- [What to work on]
Pick out the lines below with "Identity" and list them.

______________________________

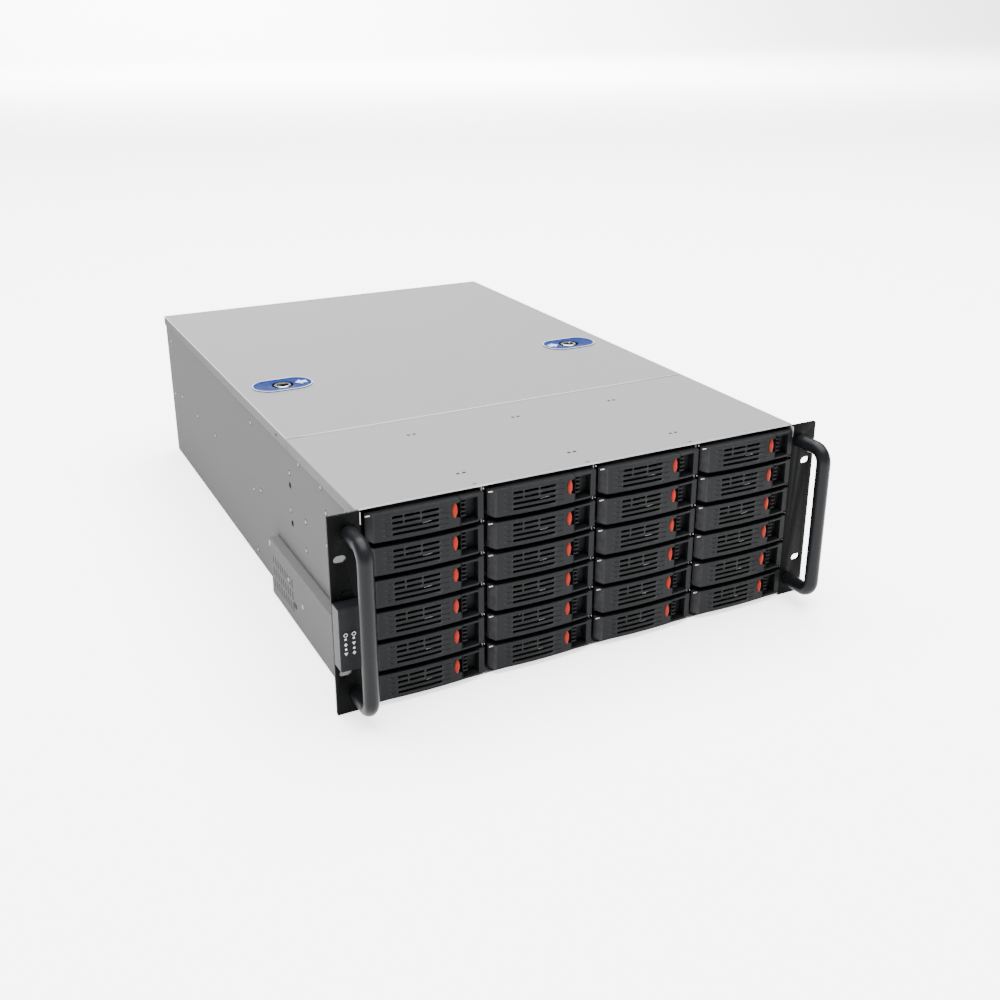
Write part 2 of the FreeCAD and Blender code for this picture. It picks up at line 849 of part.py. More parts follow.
def fan_frames():
    """Square fan housings against the wall, each with struts to the motor seat."""
    frames = []
    half = fan_size / 2.0
    y0 = fan_y - fan_depth
    for i in range(fan_count):
        x = fan_x(i)
        frame = box(x - half, x + half, y0, fan_y, fan_z - half, fan_z + half)
        frame = frame.cut(rod(x, y0 - 1, fan_z, fan_bore_radius, fan_depth + 2, Vector(0, 1, 0)))
        seat_y = fan_y - fan_stator_depth
        seat = moved(facing(polygon(2.0 * fan_hub_radius, 2 * fan_blades, fan_stator_depth)),
                     x, fan_y, fan_z)
        long = fan_bore_radius + 1.0
        w = fan_strut_width / 2.0
        struts = [
            box(x - long, x + long, seat_y, fan_y, fan_z - w, fan_z + w),
            box(x - w, x + w, seat_y, fan_y, fan_z - long, fan_z + long),
        ]
        bore = rod(x, seat_y - 1, fan_z, fan_shaft_radius + fan_shaft_clearance,
                   fan_stator_depth, Vector(0, 1, 0))
        frames.append(frame.fuse([seat] + struts).cut(bore).removeSplitter())
    return group(frames)


def fan_rotor(i):
    """A hub with two flats for each blade, a shaft and seven pitched blades."""
    x = fan_x(i)
    seat_y = fan_y - fan_stator_depth
    hub_y = seat_y - fan_rotor_gap - fan_hub_depth
    hub = moved(facing(polygon(2.0 * fan_hub_radius, 2 * fan_blades, fan_hub_depth)),
                x, hub_y + fan_hub_depth, fan_z)
    shaft_length = fan_rotor_gap + fan_stator_depth / 2.0
    shaft = rod(x, seat_y - fan_rotor_gap, fan_z, fan_shaft_radius, shaft_length, Vector(0, 1, 0))
    chord = fan_hub_depth / math.cos(math.radians(90.0 - fan_blade_pitch)) * 0.8
    blade = Part.makeBox(fan_blade_wall, chord, fan_blade_radius - fan_hub_radius / 2.0,
                         Vector(-fan_blade_wall / 2.0, -chord / 2.0, fan_hub_radius / 2.0))
    blade.rotate(Vector(0, 0, 0), Vector(0, 0, 1), fan_blade_pitch)
    middle_y = hub_y + fan_hub_depth / 2.0
    blades = []
    for k in range(fan_blades):
        turned = blade.copy()
        turned.rotate(Vector(0, 0, 0), Vector(0, 1, 0), 360.0 * k / fan_blades)
        blades.append(moved(turned, x, middle_y, fan_z))
    return hub.fuse([shaft] + blades).removeSplitter()


# Small parts of the board area, the control box and the cable channel


def standoffs():
    """Nine tapped hexagon standoffs on the floor under the board."""
    places = [
        (hole_column_a, hole_row_io),
        (hole_column_b, hole_row_a),
        (hole_column_c, hole_row_a),
    ]
    for column in (hole_column_a, hole_column_b, hole_column_c):
        for row in (hole_row_b, hole_row_c):
            places.append((column, row))
    body = polygon(2.0 * standoff_radius, 6, standoff_height)
    hole = rod(0, 0, standoff_height - standoff_hole_depth, standoff_hole_radius,
               standoff_hole_depth, Vector(0, 0, 1))
    one = body.cut(hole)
    return group([moved(one, board_right - c, board_rear_y - r, wall) for c, r in places])


def control_x(column):
    """Middle of an upright line of controls; column 0 is the outer one."""
    return -ear_span / 2.0 + control_column_inset + column * control_column_pitch


def control_housing():
    """A shallow box on the left ear with holes for two buttons and four lenses."""
    x0 = -ear_span / 2.0
    x1 = x0 + control_width
    y0 = ear_y - control_depth
    z0 = control_bottom
    z1 = z0 + control_height
    shell = box(x0, x1, y0, ear_y, z0, z1)
    front = [e for e in shell.Edges if e.BoundBox.YMax < y0 + 0.01]
    shell = shell.makeChamfer(control_chamfer, front)
    t = control_wall
    shell = shell.cut(box(x0 + t, x1 - t, y0 + t, ear_y + 1, z0 + t, z1 - t))
    cutters = []
    for column in (0, 1):
        x = control_x(column)
        cutters.append(rod(x, y0 - 1, z0 + control_button_height,
                           control_button_radius + control_button_clearance, t + 2, Vector(0, 1, 0)))
        for height in lens_heights:
            cutters.append(lens(column, height, y0 - 1, y0 + t + 1))
    return shell.cut(cutters).removeSplitter()


def control_button(column):
    y0 = ear_y - control_depth - control_button_proud
    z = control_bottom + control_button_height
    return rod(control_x(column), y0, z, control_button_radius, control_button_length, Vector(0, 1, 0))


def lens(column, height, y0, y1):
    """A small square light pipe of the control box, run from y0 to y1."""
    x = control_x(column)
    z = control_bottom + height
    half = lens_width / 2.0
    return box(x - half, x + half, y0, y1, z - half, z + half)


def indicator_lenses():
    """Four square light pipes set in the control box."""
    y0 = ear_y - control_depth - lens_proud
    return group([lens(column, height, y0, y0 + lens_length)
                  for column in (0, 1) for height in lens_heights])


def control_board():
    """The small circuit board held between the control box's side walls."""
    x0 = -ear_span / 2.0 + control_wall
    x1 = x0 + control_width - 2.0 * control_wall
    y1 = ear_y - control_board_gap
    return box(x0, x1, y1 - control_board_wall, y1,
               control_bottom + control_wall, control_bottom + control_height - control_wall)


def supply_shelf():
    """An inverted channel on the floor that the power supply slides in on."""
    x0 = supply_right - supply_width
    y0 = panel_front_y - supply_lip - shelf_depth
    y1 = panel_front_y - supply_lip
    top = panel_mid_z - supply_height / 2.0
    shelf = box(x0, supply_right, y0, y1, top - shelf_wall, top)
    legs = [
        box(x0, x0 + shelf_wall, y0, y1, wall, top),
        box(supply_right - shelf_wall, supply_right, y0, y1, wall, top),
    ]
    return shelf.fuse(legs).removeSplitter()


def cable_channel():
    """A shallow folded duct on the left side, open to the case wall and the ear."""
    x1 = -side_x
    x0 = x1 - channel_depth
    y0 = flange_y + wall
    y1 = y0 + channel_length
    z0 = channel_base_gap
    z1 = channel_height
    t = channel_wall
    duct = box(x0, x1, y0, y1, z0, z1)
    duct = duct.cut(box(x0 + t, x1 + 1, y0 - 1, y1 - t, z0 + t, z1 - t))
    screw_z = panel_mid_z - handle_spacing / 2.0
    half = channel_notch / 2.0
    cutters = [box(x0 - 1, x0 + t + 1, y0 - 1, y0 + handle_screw_head_height + 1.0,
                   screw_z - half, screw_z + half)]
    for i in range(channel_vent_columns):
        for k in range(channel_vent_rows):
            y = y1 - channel_vent_inset - i * channel_vent_pitch_y
            z = z0 + channel_vent_base + k * channel_vent_pitch_z
            cutters.append(box(x0 - 1, x0 + t + 1, y - channel_vent_width, y, z, z + channel_vent_height))
    hole = facing(stadium(channel_hole_height, channel_hole_width, t + 2))
    hole.rotate(Vector(0, 0, 0), Vector(0, 0, 1), 90)
    hole.rotate(Vector(0, 0, 0), Vector(1, 0, 0), 90)
    hole_z = z0 + channel_hole_base + channel_hole_height / 2.0
    cutters.append(moved(hole, x0 - 1, y1 - channel_hole_inset, hole_z))
    return duct.cut(cutters).removeSplitter()


export("base_tray", base_tray())
export("rear_panel", rear_panel())
export("slot_covers", slot_covers())
export("front_cover", front_cover())
export("rear_lid", rear_lid())
export("latch_bezels", latch_bezels())
export("latch_button_left", latch_button(-1))
export("latch_button_right", latch_button(1))
export("left_ear", ear(-1))
export("right_ear", ear(1))
export("left_handle", handle(-1))
export("right_handle", handle(1))
export("handle_screws", handle_screws())
export("drive_cage", drive_cage())
export("backplanes", backplanes())
export_trays()
export("fan_wall", fan_wall())
export("fan_frames", fan_frames())
for i in range(fan_count):
    export("fan_rotor_%d" % (i + 1), fan_rotor(i))
export("standoffs", standoffs())
export("control_housing", control_housing())
export("power_button", control_button(0))
export("reset_button", control_button(1))
export("indicator_lenses", indicator_lenses())
export("control_board", control_board())
export("supply_shelf", supply_shelf())
export("cable_channel", cable_channel())
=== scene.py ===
import math

import bmesh
import bpy
import numpy as np
from mathutils import Matrix, Vector


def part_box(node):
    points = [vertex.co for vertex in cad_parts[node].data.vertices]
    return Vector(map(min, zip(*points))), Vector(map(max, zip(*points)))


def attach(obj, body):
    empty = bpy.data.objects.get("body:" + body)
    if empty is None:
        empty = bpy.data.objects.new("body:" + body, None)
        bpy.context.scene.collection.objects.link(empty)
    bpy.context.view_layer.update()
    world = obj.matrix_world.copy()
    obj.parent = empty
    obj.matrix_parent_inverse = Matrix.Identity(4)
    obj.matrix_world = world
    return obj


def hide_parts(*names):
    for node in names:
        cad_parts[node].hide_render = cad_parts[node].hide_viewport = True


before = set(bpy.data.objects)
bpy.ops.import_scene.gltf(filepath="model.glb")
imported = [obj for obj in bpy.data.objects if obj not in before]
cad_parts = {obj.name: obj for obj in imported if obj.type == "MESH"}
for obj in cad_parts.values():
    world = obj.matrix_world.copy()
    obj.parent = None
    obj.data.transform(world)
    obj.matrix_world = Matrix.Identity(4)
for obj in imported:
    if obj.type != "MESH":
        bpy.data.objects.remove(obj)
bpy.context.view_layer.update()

# Looks of the rackmount server case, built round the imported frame. Shapes are worked out in
# millimetres in the frame's own axes, X to the right, Y from the front to the rear and Z up,
# and each mesh is written in metres with its place in its vertices.

MM = 0.001
MERGE = 1e-6
TO_FRONT = (0.0, -1.0, 0.0)
TO_LEFT = (-1.0, 0.0, 0.0)
UP = (0.0, 0.0, 1.0)
SIDES = ((-1, "left"), (1, "right"))

# Camera, fitted to the corners of the case in the photograph; places are in the frame
CAMERA_PLACE = (-496.4, -1103.6, 542.7)
CAMERA_TURN = 27.27
CAMERA_DROP = 20.89
FOCAL_PIXELS = 1168.8
IMAGE_PIXELS = 1000.0
SENSOR = 36.0
SHIFT_UP = -0.05


def corners(node):
    """Lowest and highest corner of a node of the frame, in millimetres."""
    low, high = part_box(node)
    return np.array(low) / MM, np.array(high) / MM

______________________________

- [Task result]
    obj.matrix_parent_inverse = Matrix.Identity(4)
    obj.matrix_world = Matrix.Identity(4)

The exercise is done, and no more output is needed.